Be positive and kind always. If something is bothering you, talk to you spouse. Not your mom (she will always side with you) and not your friends (they are not going to forgive your spouse).

17. Evaluating our relationship on a regular basis helps us stay on track.

The teacher in me immediately thinks of a checklist or a rubric to evaluate the relationship. Reality though is just a simple check in. How are you? Are you overwhelmed? How can I help you? What are your thoughts on [the future, our home, more kids, etc]? Your long term goals and plans will change as you grow and mature. It’s important that you keep talking about them often to make sure you are on the same page and not putting unrealistic expectations on yourself or each other.

18. Nitpicking is a waste of energy.

It doesn’t solve anything. All nitpicking does is cause fights and negative feelings.

19. Be each other’s safe space.

I believe I can tell Steph anything and it’s going to be okay. I know I am safe wherever she is.
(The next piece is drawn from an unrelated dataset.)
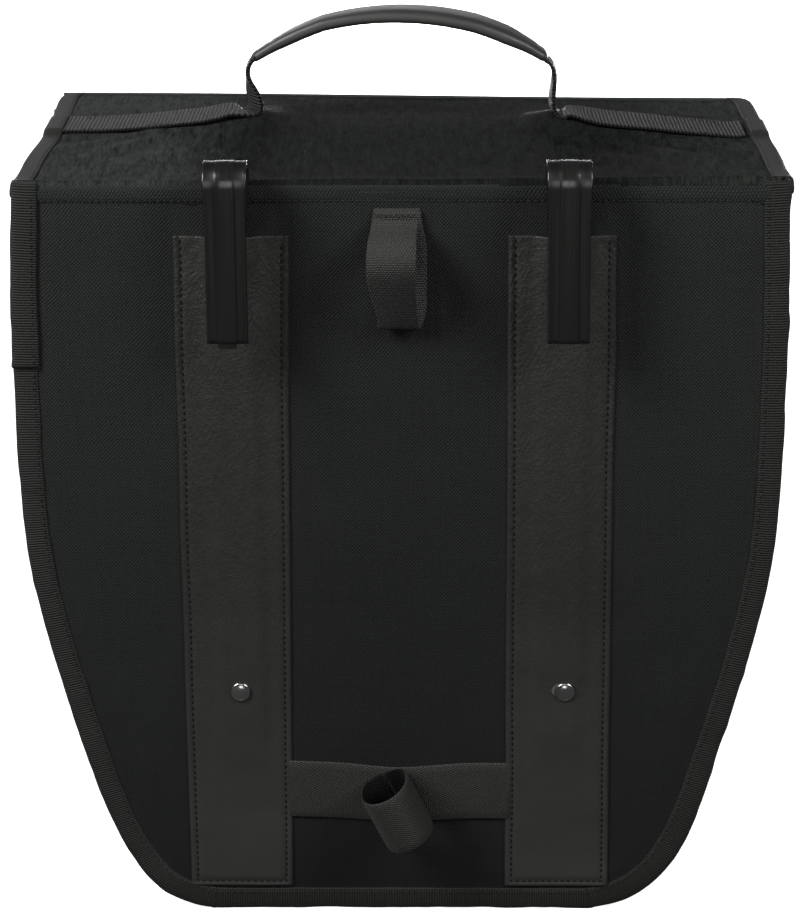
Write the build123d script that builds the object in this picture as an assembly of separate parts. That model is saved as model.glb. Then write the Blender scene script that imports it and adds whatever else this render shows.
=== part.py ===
from build123d import *
import math
import os

# Pannier bag: a soft-sided box bag on a stiffened back panel, hung on a luggage rack by two
# plastic-sleeved steel hooks, closed by a flap with two side-release buckles, carried by a
# webbing handle with a moulded grip. Millimetres, +Z up, the rack side faces -Y.
# Everything is built about the mid-plane between the back and the front panel, and moved by
# SEAM_Y at the end, so that the origin lies on the bottom edge of the back seam.

# ---------------------------------------------------------------- driving dimensions
BAG_H = 386.0            # height of the back panel, from its bottom edge to the fold of the flap
BAG_D = 155.0            # from the outside of the back panel to the outside of the front panel
SEAM_Y = 76.4            # middle of the back seam, behind the mid-plane
FABRIC = 1.2             # coated polyester outer fabric
FLANGE = 1.0             # gusset fabric
TAPE = 0.8               # binding tape
TAPE_W = 12.0            # visible width of the binding tape
BOARD = 2.0              # polyethylene stiffening board
LINING = 0.6
GUSSET_IN = 11.0         # the gusset stands this far inside the panel's outline
MOUTH_DROP = 6.2         # the bag's mouth lies this far under the flap's top face, and slopes with it

FLAP_RISE = 7.5          # the flap rises this much from its fold to its front edge
FLAP_END = 156.5         # depth of the flap's top along its slope
FLAP_HW0, FLAP_HW1 = 181.6, 176.8   # half widths of the flap at the fold and at the front edge
SKIRT_Y = 81.6           # outside face of the flap's front skirt
SKIRT_TOP, SKIRT_BOTTOM = 393.4, 258.0
SKIRT_R = 42.0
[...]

20. It is always more important to be kind or loving than it is to be right.

Recently Steph and I experienced a miscommunication. She told me I didn’t tell her something clearly. I knew that I had and I knew that I had the text message to prove it. I even double checked. Instead of making it a big deal, I just said “Okay. You’re probably right. This is what I meant.” We fixed the problem and moved on. There was no reason to argue or gloat or make it a big thing. The important thing was that we were loving and happy. (Whatever it was, it was so unimportant that I don’t even remember what the miscommunication actually was)

21. Marriage is hard work.

Love stories make it sound like the hard work is finding someone to marry. The story always ends with a wedding and “happily ever after”. The truth is, the work doesn’t even begin until after the marriage license is signed. That’s when you have to figure out how to be loving and kind and unselfish while life is happening.

22. Having a hand to hold unconditionally is worth the hard work.

Every hard moment is worth it knowing I never have to face the trials of life alone.

23. Never go to bed angry is bad advice.

You know what? I am angered a lot more easily when I am tired. Or hungry. Or in need of a shower. Want me to be able to talk to me like I am a reasonable person? Make sure I’m comfortable. It’s like Maslow’s hierarchy. Meet the basic needs, then the emotional ones. Seriously though, most major issues turn out to be very unimportant after a good night of sleep.

24. No secrets. Ever.

Remember elementary school? Secrets don’t make friends. Secrets, secrets are no fun all they do is hurt someone. Now that we are all grown up, secrets have no place in marriage. If you have to keep it a secret, you probably shouldn’t be doing it. (Surprises are TOTALLY different from secrets, though).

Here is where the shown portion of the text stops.